Luxembourg is one of the richest countries in the world, yet more than 71,600 people in the Grand Duchy have relied on the funding to receive their most basic needs over the past seven years. 

Since the start of the pandemic, more people need help and the Commission will now give Luxembourg a further €460,000 to cover the additional requests. “The extra funds will help meet the increased needs for food support due to the socioeconomic impact of the pandemic,” a Commission press release stated.

No heating, no phone

The €3.8 million budget for the programme was initially scheduled to cover the period between 2014 and 2020 but therthe Commission has decided to stretch its funding to help countries until 2022 because of the pandemic.

Having access to the most basic needs is a precondition for people to be able to be able to get a job or follow a training course, the Commission website states, and in turn could be the first step to help people out of poverty. 

National authorities can either buy the food and goods themselves and distribute them to charities and other organisations or grant the money to the organisations for them to buy the items.

People with so-called ‘severe material deprivation’ cannot pay costs such as rent, heating, consuming enough protein or buying a washing machine or a telephone, Luxembourg’s statistics office, Statec, said on its website.

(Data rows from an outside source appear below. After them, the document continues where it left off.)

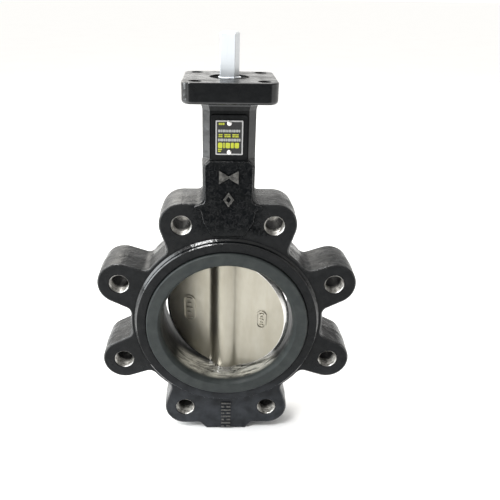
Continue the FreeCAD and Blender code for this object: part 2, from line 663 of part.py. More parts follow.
def parts():
    upper = running(STEM_RADIUS)
    lower = running(JOURNAL_RADIUS)
    packing_top = PACKING_BOTTOM_Z + PACKING_COUNT * PACKING_PITCH
    pieces = {
        "body": body(),
        "seat_backing_ring": seat_backing_ring(),
        "seat_liner": seat_liner(),
        "disc": disc(),
        "stem": stem(),
        "lower_neck_bush": bush(upper, NECK_BORE_RADIUS, *LOWER_NECK_BUSH),
        "lower_neck_o_ring": o_ring(upper + 0.05, NECK_SEAL_SECTION_RADIUS, LOWER_NECK_BUSH[1] + 2.0),
        "middle_neck_bush": bush(upper, NECK_BORE_RADIUS, MIDDLE_NECK_BUSH_Z, PACKING_BOTTOM_Z - 2.0),
        "packing_support_ring": packing_support(),
        "packing_rings": packing_rings(),
        "packing_follower": bush(upper, NECK_BORE_RADIUS, packing_top + 1.0, packing_top + 4.0),
        "upper_neck_bush": bush(upper, NECK_BORE_RADIUS, packing_top + 4.0, UPPER_NECK_BUSH_TOP_Z),
        "upper_neck_o_ring": o_ring(upper + 0.05, NECK_SEAL_SECTION_RADIUS, UPPER_NECK_BUSH_TOP_Z + 1.7),
        "stem_wiper_seal": tube(upper, NECK_BORE_RADIUS, WIPER_Z, HEAD_BORE_Z),
        "stem_retainer_left": stem_retainer(-1),
        "stem_retainer_right": stem_retainer(1),
        "retaining_circlip": retaining_circlip(),
        "foot_bush": bush(lower, LOWER_BORE_RADIUS, *FOOT_BUSH),
        "foot_o_ring": o_ring(lower + 0.05, FOOT_SEAL_SECTION_RADIUS, FOOT_BUSH[0] - 1.8),
        "foot_thrust_pad": Part.makeCylinder(PAD_POCKET_RADIUS, JOURNAL_BOTTOM_Z - PAD_POCKET_Z - 0.1,
                                             V(0, 0, PAD_POCKET_Z)),
        "nameplate": nameplate(),
    }
    for name, z in RIVET_HEIGHTS.items():
        pieces[name] = nameplate_rivet(z)
    return pieces


os.makedirs("parts", exist_ok=True)
for name, shape in parts().items():
    shape.exportStep(os.path.join("parts", name + ".step"))
    print(name, shape.isValid(), len(shape.Solids), round(shape.Volume, 1))
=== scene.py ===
"""Looks of a lug-type butterfly valve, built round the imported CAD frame.

Metres, +Z up, nameplate on the -Y side.
"""
from math import cos, radians, sin, tau

import bmesh
import bpy
from mathutils import Matrix, Vector


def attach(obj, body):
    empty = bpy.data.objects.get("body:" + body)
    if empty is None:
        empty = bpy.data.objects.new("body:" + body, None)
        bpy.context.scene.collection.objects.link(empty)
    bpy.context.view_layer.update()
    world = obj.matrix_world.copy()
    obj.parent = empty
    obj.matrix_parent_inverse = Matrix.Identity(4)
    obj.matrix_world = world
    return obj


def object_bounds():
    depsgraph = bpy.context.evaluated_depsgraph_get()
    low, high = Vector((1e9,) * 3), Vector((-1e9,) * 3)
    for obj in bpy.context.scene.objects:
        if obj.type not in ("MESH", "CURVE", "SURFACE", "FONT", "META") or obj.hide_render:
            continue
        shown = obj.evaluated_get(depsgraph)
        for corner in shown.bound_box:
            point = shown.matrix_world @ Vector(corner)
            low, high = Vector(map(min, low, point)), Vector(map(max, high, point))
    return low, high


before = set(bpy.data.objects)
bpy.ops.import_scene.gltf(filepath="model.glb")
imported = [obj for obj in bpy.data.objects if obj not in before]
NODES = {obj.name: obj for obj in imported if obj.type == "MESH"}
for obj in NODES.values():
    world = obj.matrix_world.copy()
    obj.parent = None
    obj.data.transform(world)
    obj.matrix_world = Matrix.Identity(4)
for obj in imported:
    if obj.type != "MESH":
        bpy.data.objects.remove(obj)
CAD_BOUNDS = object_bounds()
MM = 0.001

BODY = "valve_body"


# --- Shader helper --------------------------------------------------------------------------------------------

class Shader:
    """Adds nodes to one material. A number sets a socket, and a socket is linked to it."""

    def __init__(self, name):
        self.material = bpy.data.materials.new(name)
        self.material.use_nodes = True
        self.tree = self.material.node_tree
        self.tree.nodes.clear()
        self.output = self.tree.nodes.new("ShaderNodeOutputMaterial")
        self.place = self.node("ShaderNodeTexCoord").outputs["Object"]

    def node(self, kind, inputs=None, **settings):
        made = self.tree.nodes.new(kind)
        for key, value in settings.items():
            setattr(made, key, value)
        for key, value in (inputs or {}).items():
            self.feed(made.inputs[key], value)
        return made

    def feed(self, socket, value):
        if isinstance(value, bpy.types.NodeSocket):
            self.tree.links.new(value, socket)
        else:
            socket.default_value = value

    def math(self, operation, a, b=0.0, c=0.0, clamp=False):
        return self.node("ShaderNodeMath", {0: a, 1: b, 2: c}, operation=operation, use_clamp=clamp).outputs[0]

    def axis(self, letter):
        return self.node("ShaderNodeSeparateXYZ", {0: self.place}).outputs[letter]

    def stretched(self, x=1.0, y=1.0, z=1.0):
        """Object coordinates scaled by axis, so that a texture runs long the other way."""
        return self.node("ShaderNodeMapping", {"Vector": self.place, "Scale": (x, y, z)}).outputs[0]

    def noise(self, scale, detail=3.0, roughness=0.5, vector=None, distortion=0.0):
        inputs = {"Vector": vector or self.place, "Scale": scale, "Detail": detail, "Roughness": roughness,
                  "Distortion": distortion}
        return self.node("ShaderNodeTexNoise", inputs).outputs[0]

    def cells(self, scale, vector=None):
        inputs = {"Vector": vector or self.place, "Scale": scale}
        return self.node("ShaderNodeTexVoronoi", inputs).outputs["Distance"]

    def span(self, value, low, high, to_low=0.0, to_high=1.0, smooth=False):
        """Value taken from low..high to to_low..to_high."""
        inputs = {"Value": value, "From Min": low, "From Max": high, "To Min": to_low, "To Max": to_high}
        kind = "SMOOTHSTEP" if smooth else "LINEAR"
        return self.node("ShaderNodeMapRange", inputs, interpolation_type=kind, clamp=True).outputs[0]

    def mix(self, factor, a, b):
        made = self.node("ShaderNodeMix", data_type="RGBA")
        self.feed(made.inputs[0], factor)
        self.feed(made.inputs[6], a)
        self.feed(made.inputs[7], b)
        return made.outputs[2]

    def total(self, *terms):
        """Sum of (socket, metres) heights."""
        result = None
        for socket, metres in terms:
            term = self.math("MULTIPLY", socket, metres)
            result = term if result is None else self.math("ADD", result, term)
        return result

    def bump(self, height, strength=1.0, round_edges=0.0):
        """Bumped normal, over sharp edges shaded round to a radius in metres."""
        inputs = {"Height": height, "Distance": 1.0, "Strength": strength}
        if round_edges:
            inputs["Normal"] = self.node("ShaderNodeBevel", {"Radius": round_edges}, samples=4).outputs[0]
        return self.node("ShaderNodeBump", inputs).outputs[0]

    def finish(self, **sockets):
        """Principled shader from named sockets, with spaces written as underscores."""
        inputs = {key.replace("_", " "): value for key, value in sockets.items()}
        surface = self.node("ShaderNodeBsdfPrincipled", inputs)
        self.tree.links.new(surface.outputs[0], self.output.inputs[0])
        return self.material


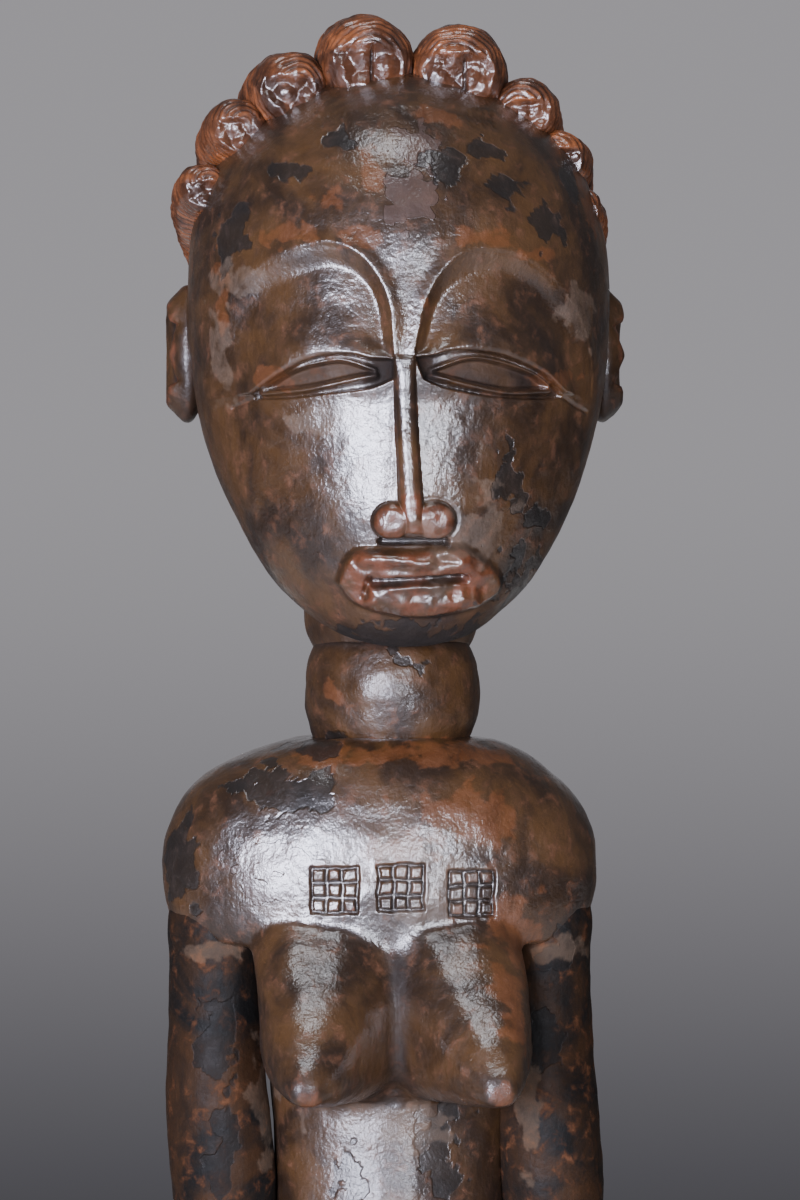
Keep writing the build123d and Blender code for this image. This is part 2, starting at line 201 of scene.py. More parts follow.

While some are unable to put a roof over their heads, Luxembourg’s housing market is soaring, reaching a level where the average household spends 35% of its income on housing, an employee lobby group said earlier this year. Single-parent families and couples with more than three children were at particular risk of falling into poverty due to the growing prices, the group said.

In a June survey, only 19% of participants living in Luxembourg thought the government was doing a good job on reducing poverty in the country.